In The Picture is a pioneering campaign set up by Scope, the disability charity, to address this issue. The aim is to encourage publishers, illustrators and writers to include disabled children in picture books for young readers. The project has resulted in a vibrant collection of works from a wide range of children’s book illustrators.

There are images from household names, as well as exciting new artists. Quentin Blake has drawn a girl in a standing frame picking fruit with a friend, Jane Ray depicts a fairy with wings, a crown and crutches, and in Hannah Turner’s picture of a busy swimming pool, an empty wheelchair sits by the side while the owner plays in the water with everyone else.

“Traditionally, images of people with a disability in children’s books have tended to be negative — from Captain Hook to the hunch-backed witches in fairytales such as Hansel and Gretel,” says Ray. “They are either there to paint the hero or heroine in a good light or they are miraculously cured, as if this is the only possible positive outcome. In the past 10 to 15 years there have been more books containing images of children with disabilities, but they have tended to be factual. Explaining hearing aids for example, but nothing with imagination or mythology.

“The campaign is about showing disabled children in books because they’re there, a part of the story along with all the other kids. But you can’t do it with one book. The key is to have so many that it just becomes part of the way people think.”

It is a bold ambition, and it’s impossible not to be impressed when looking through the extensive resources that the In The Picture campaign has managed to collect and make available online.
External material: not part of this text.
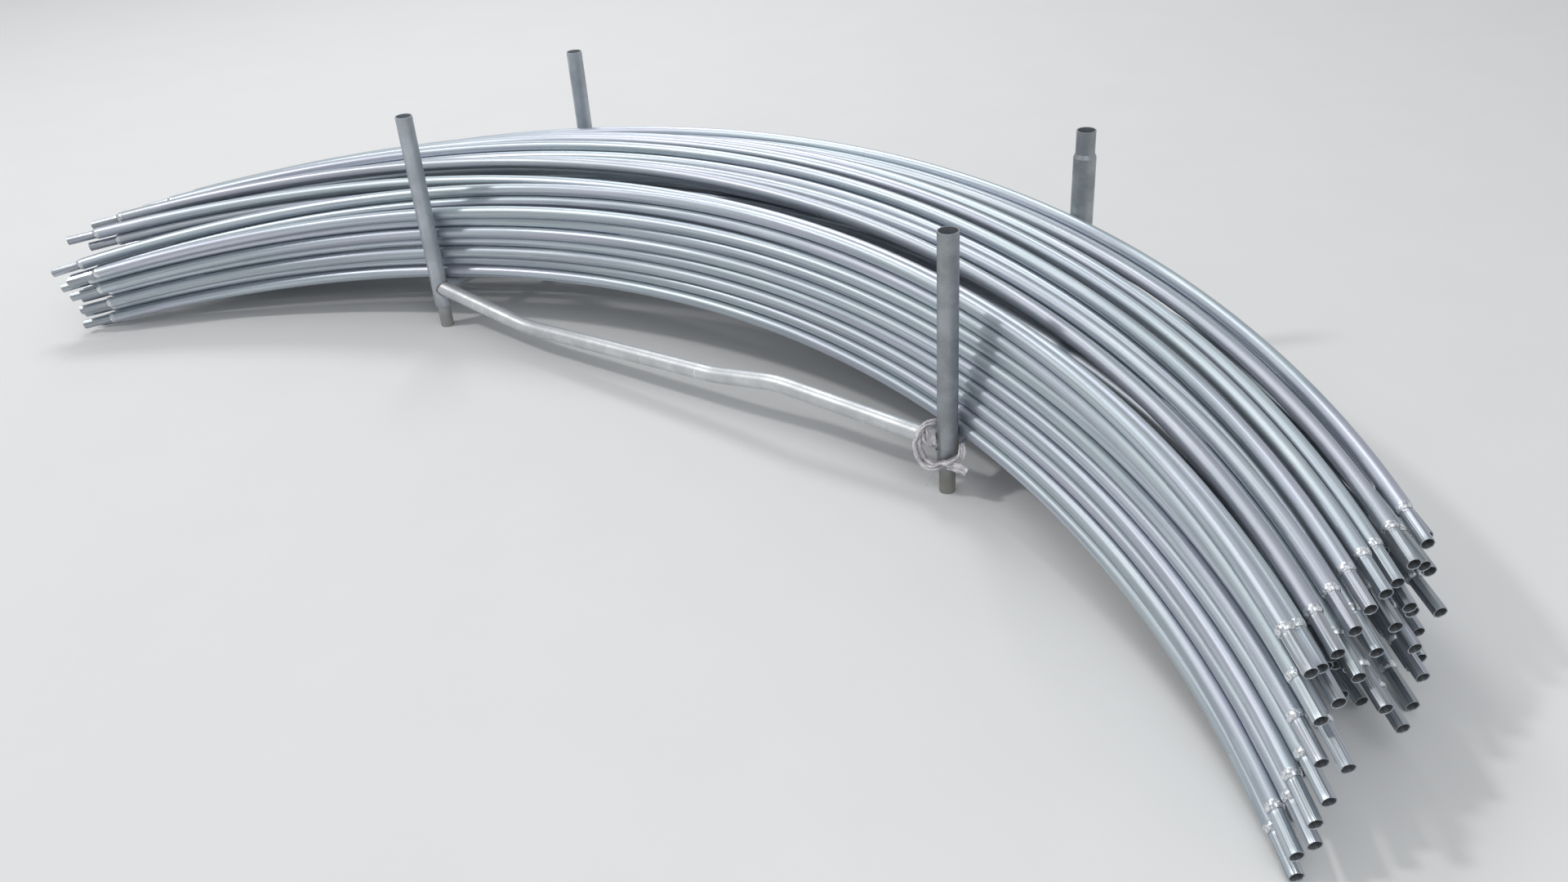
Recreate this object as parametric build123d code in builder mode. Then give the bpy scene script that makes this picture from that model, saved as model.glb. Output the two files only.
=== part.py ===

As I was not disabled as a child, I was curious to know how the portrayal of disability in children’s books and television has changed. Ade Adepitan, a Paralympic basketball bronze medallist and TV presenter, says that when he was growing up there was a notable lack of role models. “When I watched We are the Champions on TV, I always wanted to take part but there were never any disabled kids involved,” he says. “And as for books, there weren’t even any black faces in them, let alone characters with disabilities.”
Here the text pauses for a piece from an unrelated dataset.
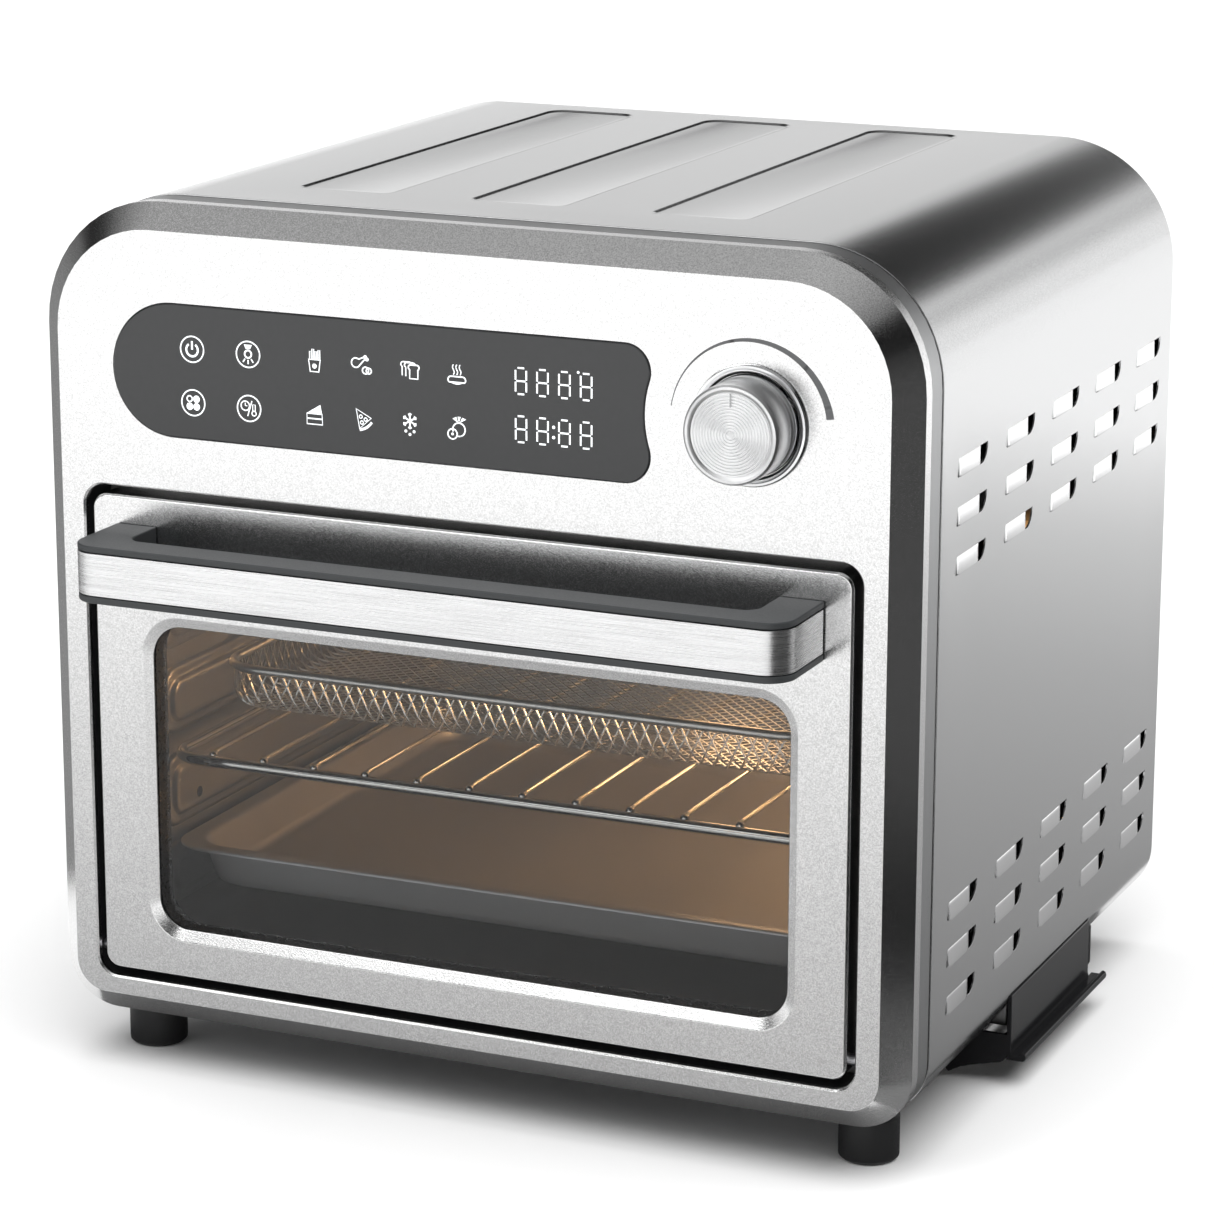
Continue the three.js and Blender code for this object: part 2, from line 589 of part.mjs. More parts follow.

As I play tennis with Adepitan every week, I have seen the impact that he has on today’s children. When we get together, I am frequently asked by children in excited whispers if he’s “that one off of Desperados” — a reference to the BBC drama series about a wheelchair basketball team in which he starred. Interestingly, these comments come from able-bodied youngsters — the best demonstration of the way television can shape the attitudes of all children towards disability.

The BBC announced in June that it is launching an online directory of disabled talent, with the support of the actors’ union Equity, and a nationwide search for disabled actors and performers for drama, comedy and children’s shows. But as Cerrie Burnell knows, progress is sometimes slow. Burnell, a presenter on the BBC Cbeebies channel for the under-fives, is also involved with the In The Picture campaign. Having been born with no right forearm, she has helped to raise the profile of children’s understanding of physical disability. The negative reaction of some parents when she first appeared on screen, however, raises questions about how such attitudes could affect a child with a disability. One parent wrote on the channel’s message board that their child had “freaked out” on seeing the new presenter. “There’s a time and a place for showing kids all the differences that people can have, but nine in the morning in front of two-year-olds is not the place,” the parent added.

Burnell agrees with Adepitan’s view that there has not been enough diversity in children’s literature and programming.

“Floella Benjamin [the black former Play School presenter] did a lot to change that. I know that when she started working, there weren’t any black stories. But things have moved on, so that now with Charlie and Lola for example, you have Lotta as a black character. I think it’s nice that we’re getting to the point where it’s not unusual to have a different ethnicity. It’s important to have a good mix of characters as a reflection of every day.”

And it is certainly noticeable that there are one or two wheelchair-based characters appearing in children’s programmes. But picture books represent a major part of the world of the under-fives and, critically, it is a world where they are able to dictate time and decide what characters they want to focus on. This gives them the opportunity to find someone in a picture that they can identify with. Perhaps there is simply a need to have more disabled characters in the background rather than as the main focus of a tale about overcoming adversity.

“It’s important for them to be in the wider crowd scene, fitting in to society,” says Burnell. “But at the same time you want to explore what it means to have a disability, and have that portrayed honestly. All children deserve to have their lives represented by the power and beauty of story.

“But it’s been done the wrong way so many times. I think there’s a secret story waiting to be discovered. And it’s one that can be done imaginatively, creatively through children’s literature. It’s got to be in a way that’s cool and appealing. It must not be boring and it can’t be alienating.”

Attitudes toward disabled children have changed immeasurably since Scope was founded as the National Spastics Society in 1952, and I’m sure that society’s view of disability has also changed profoundly in the past 57 years, although the story of Fiona Pilkington indicates that we still have a long way to go.

Now Scope is aiming to change attitudes by providing a valuable resource that enables children with disabilities to get In The Picture. And a bit more of a search through the Playmobil catalogue shows that we can get them in the toybox, too.